GELFAND’S WORLD--It's the most beautiful time of the year, at least if you happen to be a printer. It's not such a beautiful time if your mailbox is small. Mine can barely handle the stack of glossy political mailers that arrive every day, each shiny card more shameful than the last. 

Let's start with the worst of the lot and its dreaded asterisk*. 

Slate mailers -- less honest than TV infomercials 

Slate mailers are those miniature pamphlets that come with heroic sounding names like Law Enforcement Recommendations, or California Senior Advocates League, or claim to represent the interests of independent voters. One that arrived the other day is titled the Coalition for California Newsletter. These mailers are actually businesses that collect money from candidates for endorsing them. Not all candidates pay, but most of the names you see are essentially paid advertisements. 

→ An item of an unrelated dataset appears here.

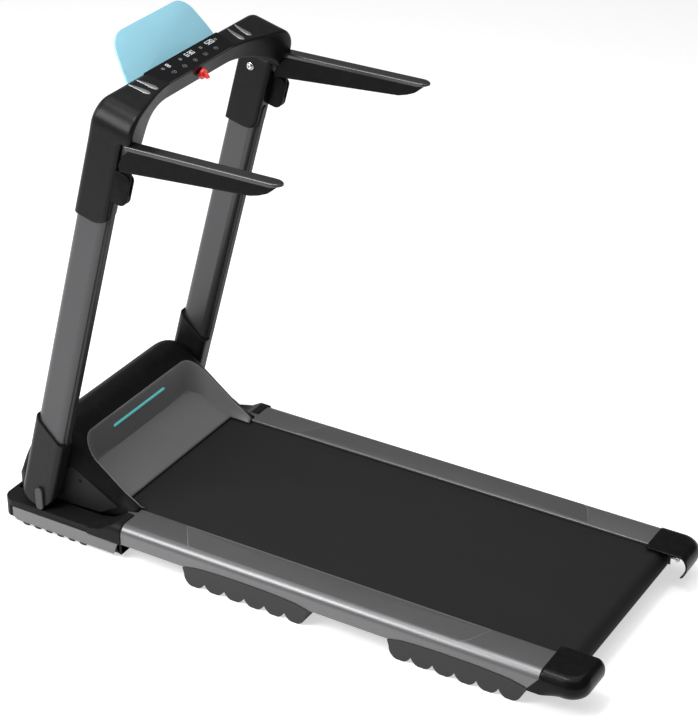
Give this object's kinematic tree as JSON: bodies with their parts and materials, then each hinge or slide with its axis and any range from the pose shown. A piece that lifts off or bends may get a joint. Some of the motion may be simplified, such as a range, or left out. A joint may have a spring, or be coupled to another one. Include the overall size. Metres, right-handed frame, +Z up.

How do you know which candidates paid? If you look at the fine print on the bottom of any of these mailers, you will see something like the following: Notice to Voters. This document was prepared by Voter Newsletter, a project of the Coalition for California, not an official political party organization. Appearance in this mailer does not necessarily imply endorsement of others appearing in this mailer, nor does it imply endorsement of, or opposition to, any issues set forth in this mailer. Appearance is paid for and authorized by each candidate and ballot measure which is designated by an * 

So if there is an asterisk by somebody's name, that means that the candidate paid to be listed. In the Coalition for California mailer, there are 11 candidates listed, and 10 have that asterisk. In another slate mailer that arrived this week, there are 9 candidates listed, and every one of them has the asterisk. 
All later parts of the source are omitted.